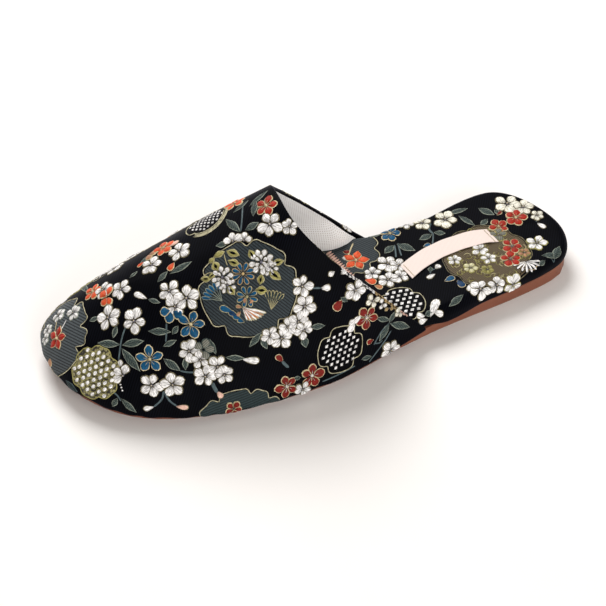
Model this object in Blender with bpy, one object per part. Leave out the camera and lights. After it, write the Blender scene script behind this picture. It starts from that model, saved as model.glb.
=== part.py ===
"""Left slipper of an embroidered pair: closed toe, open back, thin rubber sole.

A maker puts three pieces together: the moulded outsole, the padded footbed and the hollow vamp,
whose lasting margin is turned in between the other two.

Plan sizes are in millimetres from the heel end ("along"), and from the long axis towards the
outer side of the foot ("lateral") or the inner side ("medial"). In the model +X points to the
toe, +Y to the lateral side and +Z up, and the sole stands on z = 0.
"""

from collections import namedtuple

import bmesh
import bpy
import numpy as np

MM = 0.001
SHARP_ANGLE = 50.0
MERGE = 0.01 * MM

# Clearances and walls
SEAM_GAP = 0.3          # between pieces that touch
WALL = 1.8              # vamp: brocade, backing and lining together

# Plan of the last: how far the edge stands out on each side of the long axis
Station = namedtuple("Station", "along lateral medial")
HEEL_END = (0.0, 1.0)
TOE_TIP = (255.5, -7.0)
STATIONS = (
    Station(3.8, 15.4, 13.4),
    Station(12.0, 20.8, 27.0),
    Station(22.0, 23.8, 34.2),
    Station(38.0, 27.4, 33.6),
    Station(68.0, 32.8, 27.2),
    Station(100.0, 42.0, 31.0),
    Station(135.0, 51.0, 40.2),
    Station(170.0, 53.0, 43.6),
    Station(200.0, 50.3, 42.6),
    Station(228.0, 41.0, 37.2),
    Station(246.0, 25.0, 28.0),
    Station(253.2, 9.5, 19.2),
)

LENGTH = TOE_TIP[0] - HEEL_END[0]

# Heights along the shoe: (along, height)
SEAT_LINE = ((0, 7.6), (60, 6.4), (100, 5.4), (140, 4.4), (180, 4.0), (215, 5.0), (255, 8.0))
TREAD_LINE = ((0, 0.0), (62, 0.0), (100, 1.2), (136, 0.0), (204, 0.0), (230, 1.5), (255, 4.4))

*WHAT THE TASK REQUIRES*
Return the lines above precisely as they appear, beginning at the first line and ending at the line with "whose lasting margin", and nothing after it.

*SOLVED EXERCISE*
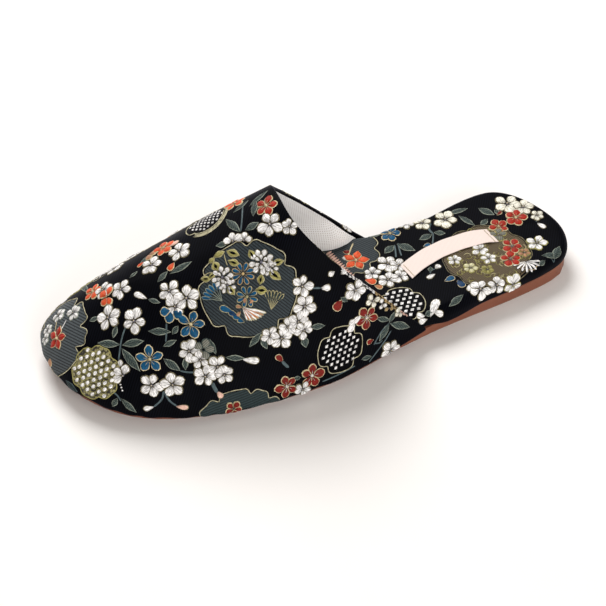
Model this object in Blender with bpy, one object per part. Leave out the camera and lights. After it, write the Blender scene script behind this picture. It starts from that model, saved as model.glb.
=== part.py ===
"""Left slipper of an embroidered pair: closed toe, open back, thin rubber sole.

A maker puts three pieces together: the moulded outsole, the padded footbed and the hollow vamp,
whose lasting margin is turned in between the other two.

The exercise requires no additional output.